• WHAT TO PRODUCE:
Repeat exactly, and only, the lines below starting at the line that contains "Keep writing the" and ending at the line that contains "from its plane.", inclusive of both.

• Entries with model source code:

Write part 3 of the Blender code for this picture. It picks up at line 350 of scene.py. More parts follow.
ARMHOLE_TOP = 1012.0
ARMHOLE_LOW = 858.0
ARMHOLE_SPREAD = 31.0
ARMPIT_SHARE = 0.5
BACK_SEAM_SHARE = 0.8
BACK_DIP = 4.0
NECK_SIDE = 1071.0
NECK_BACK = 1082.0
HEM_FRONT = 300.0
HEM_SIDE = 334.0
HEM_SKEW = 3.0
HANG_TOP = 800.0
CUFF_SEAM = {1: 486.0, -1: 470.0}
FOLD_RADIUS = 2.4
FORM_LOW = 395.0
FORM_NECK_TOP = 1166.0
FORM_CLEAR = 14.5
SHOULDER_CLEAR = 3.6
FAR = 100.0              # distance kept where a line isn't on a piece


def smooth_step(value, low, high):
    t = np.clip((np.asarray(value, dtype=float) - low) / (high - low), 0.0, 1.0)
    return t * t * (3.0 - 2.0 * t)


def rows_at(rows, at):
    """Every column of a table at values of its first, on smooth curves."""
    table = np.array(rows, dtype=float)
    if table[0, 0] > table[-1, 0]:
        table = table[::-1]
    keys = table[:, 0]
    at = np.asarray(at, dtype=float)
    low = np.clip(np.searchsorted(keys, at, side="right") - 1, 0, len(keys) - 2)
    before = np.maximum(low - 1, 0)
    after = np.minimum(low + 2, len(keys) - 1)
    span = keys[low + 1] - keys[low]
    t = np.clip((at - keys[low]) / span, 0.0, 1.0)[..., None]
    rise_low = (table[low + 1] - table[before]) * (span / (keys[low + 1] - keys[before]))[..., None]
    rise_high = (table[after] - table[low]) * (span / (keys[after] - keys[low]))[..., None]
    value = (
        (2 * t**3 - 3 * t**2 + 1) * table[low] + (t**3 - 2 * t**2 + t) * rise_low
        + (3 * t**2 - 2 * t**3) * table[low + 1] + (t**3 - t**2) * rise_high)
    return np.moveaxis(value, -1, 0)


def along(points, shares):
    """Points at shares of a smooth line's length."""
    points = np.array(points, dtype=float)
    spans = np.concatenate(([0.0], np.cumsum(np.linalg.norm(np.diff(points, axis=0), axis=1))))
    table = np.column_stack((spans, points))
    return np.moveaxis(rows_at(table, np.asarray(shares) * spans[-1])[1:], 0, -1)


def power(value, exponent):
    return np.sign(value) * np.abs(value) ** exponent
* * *
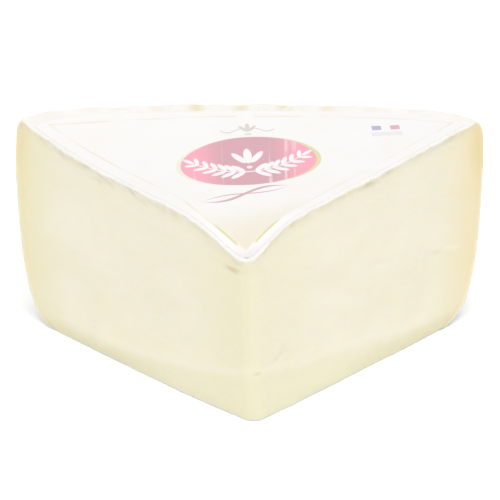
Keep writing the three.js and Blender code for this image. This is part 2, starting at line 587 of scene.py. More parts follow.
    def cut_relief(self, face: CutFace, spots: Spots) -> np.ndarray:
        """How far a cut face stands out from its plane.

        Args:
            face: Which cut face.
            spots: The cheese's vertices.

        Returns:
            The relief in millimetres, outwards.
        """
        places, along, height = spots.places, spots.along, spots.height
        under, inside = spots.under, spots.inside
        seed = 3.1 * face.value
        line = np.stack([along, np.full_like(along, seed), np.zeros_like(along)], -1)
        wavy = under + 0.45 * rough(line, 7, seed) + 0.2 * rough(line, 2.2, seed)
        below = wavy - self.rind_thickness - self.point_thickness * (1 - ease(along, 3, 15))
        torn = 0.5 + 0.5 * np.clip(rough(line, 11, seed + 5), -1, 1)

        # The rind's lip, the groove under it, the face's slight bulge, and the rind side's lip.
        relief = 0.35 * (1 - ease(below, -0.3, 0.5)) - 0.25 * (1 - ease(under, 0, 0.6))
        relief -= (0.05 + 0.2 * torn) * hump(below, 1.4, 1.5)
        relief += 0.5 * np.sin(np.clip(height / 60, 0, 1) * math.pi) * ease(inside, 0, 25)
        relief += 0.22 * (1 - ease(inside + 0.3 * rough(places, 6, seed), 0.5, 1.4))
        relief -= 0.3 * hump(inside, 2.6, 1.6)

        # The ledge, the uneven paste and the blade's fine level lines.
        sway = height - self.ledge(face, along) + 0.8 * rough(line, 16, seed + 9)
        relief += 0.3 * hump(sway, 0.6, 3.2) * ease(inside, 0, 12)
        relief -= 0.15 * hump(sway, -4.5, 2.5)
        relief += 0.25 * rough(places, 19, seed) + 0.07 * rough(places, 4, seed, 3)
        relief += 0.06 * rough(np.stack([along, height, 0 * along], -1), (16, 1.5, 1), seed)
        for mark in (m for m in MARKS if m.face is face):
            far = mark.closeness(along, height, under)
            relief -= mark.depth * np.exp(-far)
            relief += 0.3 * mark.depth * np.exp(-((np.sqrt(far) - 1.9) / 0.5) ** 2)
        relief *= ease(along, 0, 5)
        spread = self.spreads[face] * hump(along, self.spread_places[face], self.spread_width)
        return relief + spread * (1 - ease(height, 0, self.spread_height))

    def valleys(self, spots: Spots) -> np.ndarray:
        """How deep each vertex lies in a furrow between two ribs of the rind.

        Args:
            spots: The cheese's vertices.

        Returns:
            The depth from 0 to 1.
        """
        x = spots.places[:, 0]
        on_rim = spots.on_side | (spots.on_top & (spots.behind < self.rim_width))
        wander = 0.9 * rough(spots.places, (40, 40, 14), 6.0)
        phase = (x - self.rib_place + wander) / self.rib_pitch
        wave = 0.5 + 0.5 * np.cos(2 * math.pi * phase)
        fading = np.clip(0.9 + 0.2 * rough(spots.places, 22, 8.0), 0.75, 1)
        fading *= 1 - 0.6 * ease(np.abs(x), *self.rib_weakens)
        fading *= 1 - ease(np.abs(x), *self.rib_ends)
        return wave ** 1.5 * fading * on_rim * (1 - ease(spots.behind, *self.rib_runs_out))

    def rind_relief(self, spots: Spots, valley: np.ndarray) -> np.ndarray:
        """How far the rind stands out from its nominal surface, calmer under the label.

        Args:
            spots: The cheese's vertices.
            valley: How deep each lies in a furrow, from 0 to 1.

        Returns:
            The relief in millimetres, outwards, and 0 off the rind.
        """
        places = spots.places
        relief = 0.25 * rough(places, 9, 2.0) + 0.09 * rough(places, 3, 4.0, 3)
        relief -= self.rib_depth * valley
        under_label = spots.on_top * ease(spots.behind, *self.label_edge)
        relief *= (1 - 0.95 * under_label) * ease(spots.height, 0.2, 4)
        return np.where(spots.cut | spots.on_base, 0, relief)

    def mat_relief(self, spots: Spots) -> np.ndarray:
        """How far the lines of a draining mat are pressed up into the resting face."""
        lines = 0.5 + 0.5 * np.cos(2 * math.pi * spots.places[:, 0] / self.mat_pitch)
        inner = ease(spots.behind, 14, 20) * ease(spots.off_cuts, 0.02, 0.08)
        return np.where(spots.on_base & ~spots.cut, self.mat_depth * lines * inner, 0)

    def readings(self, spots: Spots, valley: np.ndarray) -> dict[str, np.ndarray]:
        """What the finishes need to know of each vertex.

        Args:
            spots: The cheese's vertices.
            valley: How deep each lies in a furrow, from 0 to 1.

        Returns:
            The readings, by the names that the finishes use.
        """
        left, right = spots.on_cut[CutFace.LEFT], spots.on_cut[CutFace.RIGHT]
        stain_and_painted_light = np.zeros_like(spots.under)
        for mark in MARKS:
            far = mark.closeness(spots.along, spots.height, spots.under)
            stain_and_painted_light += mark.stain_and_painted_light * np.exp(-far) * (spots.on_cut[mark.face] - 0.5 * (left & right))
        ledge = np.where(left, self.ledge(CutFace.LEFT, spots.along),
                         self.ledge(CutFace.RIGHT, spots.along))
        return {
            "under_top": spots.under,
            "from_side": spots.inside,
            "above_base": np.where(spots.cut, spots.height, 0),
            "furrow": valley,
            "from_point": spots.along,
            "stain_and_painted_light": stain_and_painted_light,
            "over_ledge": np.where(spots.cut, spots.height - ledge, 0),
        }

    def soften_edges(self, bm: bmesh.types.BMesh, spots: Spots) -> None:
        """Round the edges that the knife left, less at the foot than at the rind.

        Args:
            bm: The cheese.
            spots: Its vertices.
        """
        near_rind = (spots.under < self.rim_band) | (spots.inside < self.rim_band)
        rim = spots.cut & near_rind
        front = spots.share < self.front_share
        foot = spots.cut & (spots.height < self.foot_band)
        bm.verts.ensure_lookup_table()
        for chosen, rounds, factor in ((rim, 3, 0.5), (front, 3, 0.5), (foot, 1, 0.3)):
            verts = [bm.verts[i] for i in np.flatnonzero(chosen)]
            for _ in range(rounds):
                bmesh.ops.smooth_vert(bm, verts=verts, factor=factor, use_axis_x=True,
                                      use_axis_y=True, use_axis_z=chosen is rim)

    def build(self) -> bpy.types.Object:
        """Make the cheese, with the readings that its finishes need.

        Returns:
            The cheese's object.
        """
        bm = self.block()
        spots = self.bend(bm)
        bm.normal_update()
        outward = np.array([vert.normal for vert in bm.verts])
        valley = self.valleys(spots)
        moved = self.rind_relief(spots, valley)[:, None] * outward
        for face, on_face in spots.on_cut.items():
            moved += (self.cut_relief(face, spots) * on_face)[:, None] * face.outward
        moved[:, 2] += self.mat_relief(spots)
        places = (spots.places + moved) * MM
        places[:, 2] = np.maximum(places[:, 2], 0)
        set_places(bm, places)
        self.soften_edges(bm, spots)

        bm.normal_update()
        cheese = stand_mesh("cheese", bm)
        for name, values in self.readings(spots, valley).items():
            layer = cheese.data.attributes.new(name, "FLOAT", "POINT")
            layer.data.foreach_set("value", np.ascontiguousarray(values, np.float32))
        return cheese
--
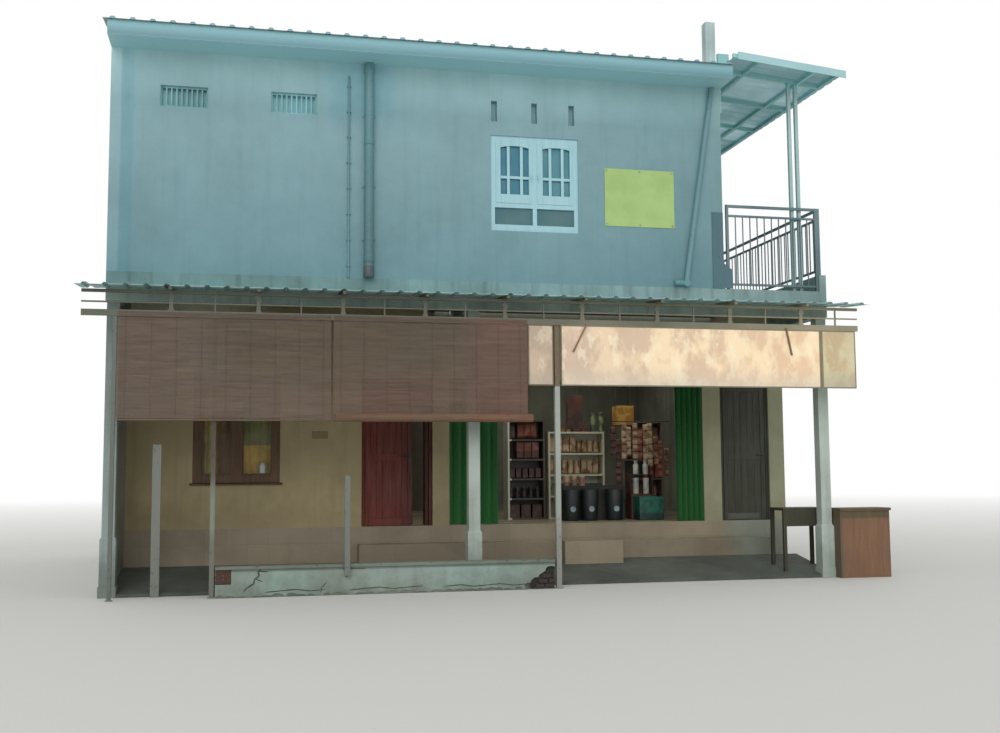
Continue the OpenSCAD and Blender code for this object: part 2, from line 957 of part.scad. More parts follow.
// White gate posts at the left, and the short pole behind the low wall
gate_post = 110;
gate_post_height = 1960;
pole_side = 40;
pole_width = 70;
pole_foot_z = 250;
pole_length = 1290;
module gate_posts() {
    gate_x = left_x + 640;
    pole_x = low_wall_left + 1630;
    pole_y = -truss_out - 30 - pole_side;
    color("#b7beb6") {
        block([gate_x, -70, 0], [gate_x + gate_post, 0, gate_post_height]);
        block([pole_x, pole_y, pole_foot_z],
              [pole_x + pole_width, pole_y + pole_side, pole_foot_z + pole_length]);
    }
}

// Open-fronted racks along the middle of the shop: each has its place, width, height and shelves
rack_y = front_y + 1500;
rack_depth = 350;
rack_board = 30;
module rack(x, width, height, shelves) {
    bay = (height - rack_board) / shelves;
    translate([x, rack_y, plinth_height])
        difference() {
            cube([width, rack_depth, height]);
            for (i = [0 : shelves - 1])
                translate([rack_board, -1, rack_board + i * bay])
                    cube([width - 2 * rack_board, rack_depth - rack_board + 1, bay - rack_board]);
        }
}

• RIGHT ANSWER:
Keep writing the three.js and Blender code for this image. This is part 2, starting at line 587 of scene.py. More parts follow.
    def cut_relief(self, face: CutFace, spots: Spots) -> np.ndarray:
        """How far a cut face stands out from its plane.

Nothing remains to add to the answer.